Please repeat, exactly and with nothing added, the lines running from the line that contains "Model this object" to the line that contains "# towards the", both lines included.

## Material supplied
★ ★ ★

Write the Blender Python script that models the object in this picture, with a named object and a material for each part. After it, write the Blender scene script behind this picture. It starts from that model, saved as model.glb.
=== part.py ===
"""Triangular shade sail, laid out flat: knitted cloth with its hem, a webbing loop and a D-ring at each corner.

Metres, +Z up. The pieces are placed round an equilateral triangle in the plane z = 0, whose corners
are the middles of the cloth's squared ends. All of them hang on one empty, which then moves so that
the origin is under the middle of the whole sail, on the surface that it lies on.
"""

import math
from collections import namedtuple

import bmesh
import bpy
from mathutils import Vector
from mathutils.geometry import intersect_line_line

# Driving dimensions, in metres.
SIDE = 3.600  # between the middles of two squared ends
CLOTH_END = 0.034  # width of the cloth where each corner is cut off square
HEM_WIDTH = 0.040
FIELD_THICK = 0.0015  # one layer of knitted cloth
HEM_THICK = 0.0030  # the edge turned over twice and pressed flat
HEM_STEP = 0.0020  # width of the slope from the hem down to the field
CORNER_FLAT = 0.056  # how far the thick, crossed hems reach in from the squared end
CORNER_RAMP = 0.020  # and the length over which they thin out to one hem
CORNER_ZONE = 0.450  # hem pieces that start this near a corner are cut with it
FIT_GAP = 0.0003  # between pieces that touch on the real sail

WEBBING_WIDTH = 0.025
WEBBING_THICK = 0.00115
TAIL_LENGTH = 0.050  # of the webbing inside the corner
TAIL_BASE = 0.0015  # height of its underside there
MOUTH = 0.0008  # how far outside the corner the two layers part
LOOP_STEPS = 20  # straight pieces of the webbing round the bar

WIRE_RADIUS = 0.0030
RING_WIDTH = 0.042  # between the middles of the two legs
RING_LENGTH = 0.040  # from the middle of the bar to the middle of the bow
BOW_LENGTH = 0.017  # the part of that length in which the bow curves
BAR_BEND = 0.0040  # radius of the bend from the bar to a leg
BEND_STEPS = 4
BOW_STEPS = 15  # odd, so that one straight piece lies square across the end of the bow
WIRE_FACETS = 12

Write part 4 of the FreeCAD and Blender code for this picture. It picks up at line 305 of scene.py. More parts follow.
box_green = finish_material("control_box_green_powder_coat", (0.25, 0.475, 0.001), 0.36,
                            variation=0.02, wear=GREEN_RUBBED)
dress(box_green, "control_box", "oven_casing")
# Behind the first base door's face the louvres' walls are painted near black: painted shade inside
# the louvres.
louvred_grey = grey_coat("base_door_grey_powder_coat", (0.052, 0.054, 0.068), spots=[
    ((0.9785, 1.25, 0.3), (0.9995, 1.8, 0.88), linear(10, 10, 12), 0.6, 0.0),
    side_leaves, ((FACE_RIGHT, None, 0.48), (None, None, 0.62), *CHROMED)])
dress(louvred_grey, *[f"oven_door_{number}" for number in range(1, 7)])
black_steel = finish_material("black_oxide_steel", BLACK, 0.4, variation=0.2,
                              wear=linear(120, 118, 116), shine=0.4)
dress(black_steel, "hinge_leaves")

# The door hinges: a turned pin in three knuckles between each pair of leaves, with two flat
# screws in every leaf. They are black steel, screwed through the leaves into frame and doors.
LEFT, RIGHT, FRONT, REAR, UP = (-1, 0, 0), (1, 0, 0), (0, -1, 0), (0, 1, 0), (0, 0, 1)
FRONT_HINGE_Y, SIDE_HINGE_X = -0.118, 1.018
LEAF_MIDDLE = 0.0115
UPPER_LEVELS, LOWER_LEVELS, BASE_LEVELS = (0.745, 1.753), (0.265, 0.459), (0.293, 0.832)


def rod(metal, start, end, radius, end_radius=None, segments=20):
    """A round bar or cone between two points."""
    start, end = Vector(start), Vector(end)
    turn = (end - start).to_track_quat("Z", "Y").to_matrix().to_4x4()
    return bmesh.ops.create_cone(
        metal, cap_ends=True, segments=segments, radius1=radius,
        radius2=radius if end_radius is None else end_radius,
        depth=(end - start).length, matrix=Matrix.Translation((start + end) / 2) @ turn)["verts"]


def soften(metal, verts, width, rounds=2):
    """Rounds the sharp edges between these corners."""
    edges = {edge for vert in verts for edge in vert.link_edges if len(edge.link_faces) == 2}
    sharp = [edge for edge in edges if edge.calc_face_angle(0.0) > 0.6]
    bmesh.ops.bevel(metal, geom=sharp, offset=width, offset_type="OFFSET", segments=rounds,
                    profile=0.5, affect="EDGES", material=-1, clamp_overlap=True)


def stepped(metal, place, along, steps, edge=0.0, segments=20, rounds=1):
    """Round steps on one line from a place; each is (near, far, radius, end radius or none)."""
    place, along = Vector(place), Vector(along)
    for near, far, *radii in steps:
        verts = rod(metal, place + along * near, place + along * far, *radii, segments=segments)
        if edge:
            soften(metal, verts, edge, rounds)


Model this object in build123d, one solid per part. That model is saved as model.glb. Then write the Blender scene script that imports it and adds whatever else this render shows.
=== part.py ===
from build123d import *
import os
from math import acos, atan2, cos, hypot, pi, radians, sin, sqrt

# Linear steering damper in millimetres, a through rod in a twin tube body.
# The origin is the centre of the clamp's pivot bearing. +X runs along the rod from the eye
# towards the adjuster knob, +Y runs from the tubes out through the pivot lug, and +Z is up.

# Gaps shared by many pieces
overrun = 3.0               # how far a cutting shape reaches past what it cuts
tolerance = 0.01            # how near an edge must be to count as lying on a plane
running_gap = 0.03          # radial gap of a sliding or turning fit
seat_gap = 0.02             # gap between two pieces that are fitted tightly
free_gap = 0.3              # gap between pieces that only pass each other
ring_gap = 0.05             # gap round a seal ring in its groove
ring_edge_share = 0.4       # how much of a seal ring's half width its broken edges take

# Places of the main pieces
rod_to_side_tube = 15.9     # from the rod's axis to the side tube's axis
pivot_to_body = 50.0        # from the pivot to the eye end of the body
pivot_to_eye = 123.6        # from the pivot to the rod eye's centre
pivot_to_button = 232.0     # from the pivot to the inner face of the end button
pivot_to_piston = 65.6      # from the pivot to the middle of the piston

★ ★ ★

## Solved problem
Model this object in build123d, one solid per part. That model is saved as model.glb. Then write the Blender scene script that imports it and adds whatever else this render shows.
=== part.py ===
from build123d import *
import os
from math import acos, atan2, cos, hypot, pi, radians, sin, sqrt

# Linear steering damper in millimetres, a through rod in a twin tube body.
# The origin is the centre of the clamp's pivot bearing. +X runs along the rod from the eye
# towards the adjuster knob, +Y runs from the tubes out through the pivot lug, and +Z is up.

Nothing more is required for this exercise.